# EXERCISE REQUIREMENTS:
Using the listing below, copy exactly the lines from the one containing "0.01), 0.35, 0.3)" to the one containing "from mathutils import Matrix, Vector", both lines included, and no others.

# INFORMATION PROVIDED:

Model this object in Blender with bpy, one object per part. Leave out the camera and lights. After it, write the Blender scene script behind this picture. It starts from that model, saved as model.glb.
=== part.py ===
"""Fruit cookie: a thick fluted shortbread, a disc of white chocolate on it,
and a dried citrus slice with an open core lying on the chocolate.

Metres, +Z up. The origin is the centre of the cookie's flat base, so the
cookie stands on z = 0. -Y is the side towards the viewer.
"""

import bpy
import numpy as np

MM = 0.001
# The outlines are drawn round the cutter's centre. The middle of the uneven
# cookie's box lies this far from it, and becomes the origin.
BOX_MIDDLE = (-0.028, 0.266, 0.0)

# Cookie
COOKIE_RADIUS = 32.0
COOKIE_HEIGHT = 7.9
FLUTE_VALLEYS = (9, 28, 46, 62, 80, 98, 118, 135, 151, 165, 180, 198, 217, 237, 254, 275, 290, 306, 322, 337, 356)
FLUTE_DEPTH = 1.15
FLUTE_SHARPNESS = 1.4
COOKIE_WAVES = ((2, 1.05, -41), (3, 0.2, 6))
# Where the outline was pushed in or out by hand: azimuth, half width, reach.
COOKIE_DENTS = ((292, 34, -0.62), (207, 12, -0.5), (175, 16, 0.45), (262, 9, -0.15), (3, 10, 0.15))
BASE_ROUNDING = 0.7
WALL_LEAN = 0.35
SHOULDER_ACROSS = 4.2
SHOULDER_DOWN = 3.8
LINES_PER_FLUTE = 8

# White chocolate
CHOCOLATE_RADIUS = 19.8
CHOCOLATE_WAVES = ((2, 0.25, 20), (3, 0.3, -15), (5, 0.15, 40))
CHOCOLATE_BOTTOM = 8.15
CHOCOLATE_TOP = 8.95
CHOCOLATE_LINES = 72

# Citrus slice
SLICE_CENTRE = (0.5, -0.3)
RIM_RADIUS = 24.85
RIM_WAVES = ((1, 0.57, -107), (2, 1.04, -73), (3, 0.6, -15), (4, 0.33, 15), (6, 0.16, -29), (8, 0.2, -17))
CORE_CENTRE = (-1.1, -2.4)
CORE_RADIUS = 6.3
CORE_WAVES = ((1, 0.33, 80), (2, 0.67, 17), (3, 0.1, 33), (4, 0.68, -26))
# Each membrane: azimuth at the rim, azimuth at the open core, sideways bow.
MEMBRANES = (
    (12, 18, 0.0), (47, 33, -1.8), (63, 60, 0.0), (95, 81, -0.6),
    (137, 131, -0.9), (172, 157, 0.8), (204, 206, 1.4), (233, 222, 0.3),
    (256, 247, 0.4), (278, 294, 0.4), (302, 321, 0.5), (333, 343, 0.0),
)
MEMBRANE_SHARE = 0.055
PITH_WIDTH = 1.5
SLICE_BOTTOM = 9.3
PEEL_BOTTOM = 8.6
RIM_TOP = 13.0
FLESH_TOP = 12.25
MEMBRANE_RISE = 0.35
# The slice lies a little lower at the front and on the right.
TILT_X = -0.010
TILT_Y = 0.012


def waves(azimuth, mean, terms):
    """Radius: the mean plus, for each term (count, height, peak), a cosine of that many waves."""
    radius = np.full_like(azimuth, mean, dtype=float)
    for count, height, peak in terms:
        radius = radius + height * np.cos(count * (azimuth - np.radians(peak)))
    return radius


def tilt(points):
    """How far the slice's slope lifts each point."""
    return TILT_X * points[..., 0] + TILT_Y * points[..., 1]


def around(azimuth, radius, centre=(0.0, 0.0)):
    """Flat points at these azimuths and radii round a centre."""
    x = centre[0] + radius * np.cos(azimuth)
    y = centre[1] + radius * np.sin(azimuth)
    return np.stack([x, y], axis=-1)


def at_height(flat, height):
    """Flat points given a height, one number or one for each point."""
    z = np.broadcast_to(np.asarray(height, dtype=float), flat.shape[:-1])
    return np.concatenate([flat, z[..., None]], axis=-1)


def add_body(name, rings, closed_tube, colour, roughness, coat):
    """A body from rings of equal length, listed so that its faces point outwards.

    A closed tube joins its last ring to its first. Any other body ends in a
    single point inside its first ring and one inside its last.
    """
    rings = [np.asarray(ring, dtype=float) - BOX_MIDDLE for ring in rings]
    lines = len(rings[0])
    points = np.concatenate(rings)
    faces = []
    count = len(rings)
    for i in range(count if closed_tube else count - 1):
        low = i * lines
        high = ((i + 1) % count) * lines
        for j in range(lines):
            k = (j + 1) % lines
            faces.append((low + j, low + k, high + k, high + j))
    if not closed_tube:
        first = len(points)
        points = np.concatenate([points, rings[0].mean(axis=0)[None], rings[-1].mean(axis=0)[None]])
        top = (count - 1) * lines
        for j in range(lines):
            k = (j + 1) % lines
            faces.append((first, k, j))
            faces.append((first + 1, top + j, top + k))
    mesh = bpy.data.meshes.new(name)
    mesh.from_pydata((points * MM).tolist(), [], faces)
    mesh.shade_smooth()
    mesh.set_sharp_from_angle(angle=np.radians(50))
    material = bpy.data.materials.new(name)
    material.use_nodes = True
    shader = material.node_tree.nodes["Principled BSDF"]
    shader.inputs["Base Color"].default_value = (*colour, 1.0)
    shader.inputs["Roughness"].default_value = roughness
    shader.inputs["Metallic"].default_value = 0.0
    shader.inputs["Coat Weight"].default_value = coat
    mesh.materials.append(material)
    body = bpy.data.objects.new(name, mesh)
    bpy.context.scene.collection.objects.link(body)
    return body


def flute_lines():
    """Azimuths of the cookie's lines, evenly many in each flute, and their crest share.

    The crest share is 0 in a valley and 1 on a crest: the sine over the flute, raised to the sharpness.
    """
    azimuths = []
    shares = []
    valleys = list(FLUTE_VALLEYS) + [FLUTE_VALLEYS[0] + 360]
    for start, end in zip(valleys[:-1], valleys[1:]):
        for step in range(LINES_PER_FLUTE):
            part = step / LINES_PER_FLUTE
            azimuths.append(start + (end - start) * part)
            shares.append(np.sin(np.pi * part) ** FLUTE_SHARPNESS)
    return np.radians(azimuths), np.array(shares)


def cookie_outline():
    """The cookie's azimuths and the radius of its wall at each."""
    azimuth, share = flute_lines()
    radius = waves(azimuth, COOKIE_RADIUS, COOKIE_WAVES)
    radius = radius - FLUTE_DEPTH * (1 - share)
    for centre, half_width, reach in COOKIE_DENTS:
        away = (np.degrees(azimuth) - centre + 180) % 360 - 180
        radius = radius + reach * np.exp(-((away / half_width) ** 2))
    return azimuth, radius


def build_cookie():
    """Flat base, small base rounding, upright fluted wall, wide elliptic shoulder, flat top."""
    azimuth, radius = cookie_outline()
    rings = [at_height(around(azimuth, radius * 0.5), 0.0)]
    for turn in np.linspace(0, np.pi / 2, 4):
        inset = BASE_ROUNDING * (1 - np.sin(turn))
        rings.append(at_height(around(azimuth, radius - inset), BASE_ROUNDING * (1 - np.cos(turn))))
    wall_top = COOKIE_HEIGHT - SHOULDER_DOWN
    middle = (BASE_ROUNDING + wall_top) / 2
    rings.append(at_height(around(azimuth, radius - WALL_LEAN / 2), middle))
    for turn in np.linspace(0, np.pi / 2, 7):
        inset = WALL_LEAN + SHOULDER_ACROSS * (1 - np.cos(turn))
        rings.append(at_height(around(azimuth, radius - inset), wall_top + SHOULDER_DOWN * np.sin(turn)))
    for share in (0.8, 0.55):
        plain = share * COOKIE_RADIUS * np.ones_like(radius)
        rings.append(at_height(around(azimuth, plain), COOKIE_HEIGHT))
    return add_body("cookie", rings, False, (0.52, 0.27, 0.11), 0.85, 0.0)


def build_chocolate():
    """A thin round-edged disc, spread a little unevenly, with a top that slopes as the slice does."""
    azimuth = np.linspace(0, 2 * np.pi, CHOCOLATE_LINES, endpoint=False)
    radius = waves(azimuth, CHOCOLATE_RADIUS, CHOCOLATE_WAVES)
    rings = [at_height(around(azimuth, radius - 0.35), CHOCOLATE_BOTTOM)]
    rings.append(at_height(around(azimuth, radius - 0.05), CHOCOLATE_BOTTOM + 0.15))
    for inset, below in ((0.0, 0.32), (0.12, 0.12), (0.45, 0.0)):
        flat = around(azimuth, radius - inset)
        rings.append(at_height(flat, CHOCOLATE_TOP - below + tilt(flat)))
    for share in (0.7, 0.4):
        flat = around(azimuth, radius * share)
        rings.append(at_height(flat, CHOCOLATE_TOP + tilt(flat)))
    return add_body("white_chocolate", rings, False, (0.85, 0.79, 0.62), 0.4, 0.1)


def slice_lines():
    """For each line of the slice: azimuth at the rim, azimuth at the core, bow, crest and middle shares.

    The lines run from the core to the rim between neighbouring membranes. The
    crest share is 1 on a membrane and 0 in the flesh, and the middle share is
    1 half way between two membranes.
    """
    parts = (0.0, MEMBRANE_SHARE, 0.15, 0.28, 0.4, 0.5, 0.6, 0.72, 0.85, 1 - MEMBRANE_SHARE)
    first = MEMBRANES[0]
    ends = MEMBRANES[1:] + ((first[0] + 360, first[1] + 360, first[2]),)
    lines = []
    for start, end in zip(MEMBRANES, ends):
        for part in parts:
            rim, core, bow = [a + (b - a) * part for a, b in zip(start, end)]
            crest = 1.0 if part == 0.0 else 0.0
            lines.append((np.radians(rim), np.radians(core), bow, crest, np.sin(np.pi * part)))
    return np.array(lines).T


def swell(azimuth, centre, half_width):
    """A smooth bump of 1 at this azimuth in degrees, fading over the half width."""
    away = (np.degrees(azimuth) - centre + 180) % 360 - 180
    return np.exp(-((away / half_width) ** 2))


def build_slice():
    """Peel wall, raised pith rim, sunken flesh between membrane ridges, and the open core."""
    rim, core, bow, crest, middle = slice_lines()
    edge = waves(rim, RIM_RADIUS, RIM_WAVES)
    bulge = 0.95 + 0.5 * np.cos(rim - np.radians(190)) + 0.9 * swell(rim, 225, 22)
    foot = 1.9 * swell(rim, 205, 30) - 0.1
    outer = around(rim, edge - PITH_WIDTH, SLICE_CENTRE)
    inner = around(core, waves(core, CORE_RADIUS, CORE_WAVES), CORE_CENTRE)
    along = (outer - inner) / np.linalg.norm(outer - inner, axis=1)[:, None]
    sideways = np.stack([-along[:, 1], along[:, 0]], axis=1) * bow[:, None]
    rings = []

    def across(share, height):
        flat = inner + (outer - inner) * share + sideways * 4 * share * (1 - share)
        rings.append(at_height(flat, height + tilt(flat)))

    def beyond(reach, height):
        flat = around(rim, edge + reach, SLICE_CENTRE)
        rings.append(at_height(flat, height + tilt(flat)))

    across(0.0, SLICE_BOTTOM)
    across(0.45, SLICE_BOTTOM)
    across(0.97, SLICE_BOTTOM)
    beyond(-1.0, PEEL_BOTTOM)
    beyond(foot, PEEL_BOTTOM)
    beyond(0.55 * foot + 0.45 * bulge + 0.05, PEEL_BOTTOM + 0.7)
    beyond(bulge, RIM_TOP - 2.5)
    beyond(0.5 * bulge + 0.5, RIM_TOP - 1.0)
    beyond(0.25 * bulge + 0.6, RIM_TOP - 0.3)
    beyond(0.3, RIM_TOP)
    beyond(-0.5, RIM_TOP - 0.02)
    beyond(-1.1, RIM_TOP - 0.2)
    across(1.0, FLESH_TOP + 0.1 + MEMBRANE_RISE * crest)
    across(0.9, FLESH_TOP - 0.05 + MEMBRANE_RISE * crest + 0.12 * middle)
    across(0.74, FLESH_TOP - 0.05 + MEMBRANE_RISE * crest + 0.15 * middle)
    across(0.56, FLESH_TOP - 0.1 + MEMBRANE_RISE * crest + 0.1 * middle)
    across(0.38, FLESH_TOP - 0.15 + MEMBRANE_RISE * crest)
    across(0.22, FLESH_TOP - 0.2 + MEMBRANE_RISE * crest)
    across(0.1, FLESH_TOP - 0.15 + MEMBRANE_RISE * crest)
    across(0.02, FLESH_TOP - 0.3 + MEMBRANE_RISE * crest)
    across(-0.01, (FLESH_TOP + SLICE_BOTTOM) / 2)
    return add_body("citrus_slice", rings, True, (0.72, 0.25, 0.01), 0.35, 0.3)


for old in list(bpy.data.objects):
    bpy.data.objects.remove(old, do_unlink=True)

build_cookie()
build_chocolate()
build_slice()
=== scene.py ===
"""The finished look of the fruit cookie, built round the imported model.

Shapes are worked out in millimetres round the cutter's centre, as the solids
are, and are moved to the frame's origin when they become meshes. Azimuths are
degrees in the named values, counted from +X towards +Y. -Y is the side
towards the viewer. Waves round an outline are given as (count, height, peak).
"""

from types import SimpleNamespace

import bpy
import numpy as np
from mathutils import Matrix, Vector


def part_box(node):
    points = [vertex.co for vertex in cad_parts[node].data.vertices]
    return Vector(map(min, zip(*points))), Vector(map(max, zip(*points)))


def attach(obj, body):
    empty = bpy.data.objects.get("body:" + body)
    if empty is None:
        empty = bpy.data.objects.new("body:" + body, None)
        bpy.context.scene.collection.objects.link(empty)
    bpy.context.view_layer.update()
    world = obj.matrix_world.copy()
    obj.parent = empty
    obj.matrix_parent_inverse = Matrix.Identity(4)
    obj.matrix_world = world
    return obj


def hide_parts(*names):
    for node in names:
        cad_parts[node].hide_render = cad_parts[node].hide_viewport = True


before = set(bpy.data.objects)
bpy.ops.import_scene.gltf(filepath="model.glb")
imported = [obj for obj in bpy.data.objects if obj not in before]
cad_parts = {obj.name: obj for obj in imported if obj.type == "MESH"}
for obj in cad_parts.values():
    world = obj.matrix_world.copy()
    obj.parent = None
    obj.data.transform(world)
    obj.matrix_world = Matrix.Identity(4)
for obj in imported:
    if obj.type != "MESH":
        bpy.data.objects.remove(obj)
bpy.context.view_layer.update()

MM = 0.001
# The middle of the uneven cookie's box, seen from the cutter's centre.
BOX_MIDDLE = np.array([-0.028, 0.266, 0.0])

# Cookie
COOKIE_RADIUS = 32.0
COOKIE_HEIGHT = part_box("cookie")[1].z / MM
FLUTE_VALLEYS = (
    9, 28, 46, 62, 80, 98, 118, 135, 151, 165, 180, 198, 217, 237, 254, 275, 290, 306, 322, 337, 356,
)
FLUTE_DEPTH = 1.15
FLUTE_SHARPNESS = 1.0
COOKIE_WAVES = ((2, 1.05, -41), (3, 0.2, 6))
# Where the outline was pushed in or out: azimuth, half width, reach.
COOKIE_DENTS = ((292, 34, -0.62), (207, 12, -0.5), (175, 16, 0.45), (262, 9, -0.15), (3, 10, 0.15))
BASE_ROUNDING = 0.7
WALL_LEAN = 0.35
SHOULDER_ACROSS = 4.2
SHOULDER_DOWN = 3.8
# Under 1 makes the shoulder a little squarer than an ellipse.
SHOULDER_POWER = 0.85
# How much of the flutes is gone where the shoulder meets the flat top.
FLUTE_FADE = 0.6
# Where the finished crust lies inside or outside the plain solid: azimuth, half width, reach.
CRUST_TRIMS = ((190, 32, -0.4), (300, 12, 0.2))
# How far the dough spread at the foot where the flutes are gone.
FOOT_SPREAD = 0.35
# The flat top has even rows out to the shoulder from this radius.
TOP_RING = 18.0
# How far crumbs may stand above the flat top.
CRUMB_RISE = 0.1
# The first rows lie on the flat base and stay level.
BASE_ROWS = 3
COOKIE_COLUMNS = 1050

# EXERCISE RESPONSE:
    return add_body("citrus_slice", rings, True, (0.72, 0.25, 0.01), 0.35, 0.3)


for old in list(bpy.data.objects):
    bpy.data.objects.remove(old, do_unlink=True)

build_cookie()
build_chocolate()
build_slice()
=== scene.py ===
"""The finished look of the fruit cookie, built round the imported model.

Shapes are worked out in millimetres round the cutter's centre, as the solids
are, and are moved to the frame's origin when they become meshes. Azimuths are
degrees in the named values, counted from +X towards +Y. -Y is the side
towards the viewer. Waves round an outline are given as (count, height, peak).
"""

from types import SimpleNamespace

import bpy
import numpy as np
from mathutils import Matrix, Vector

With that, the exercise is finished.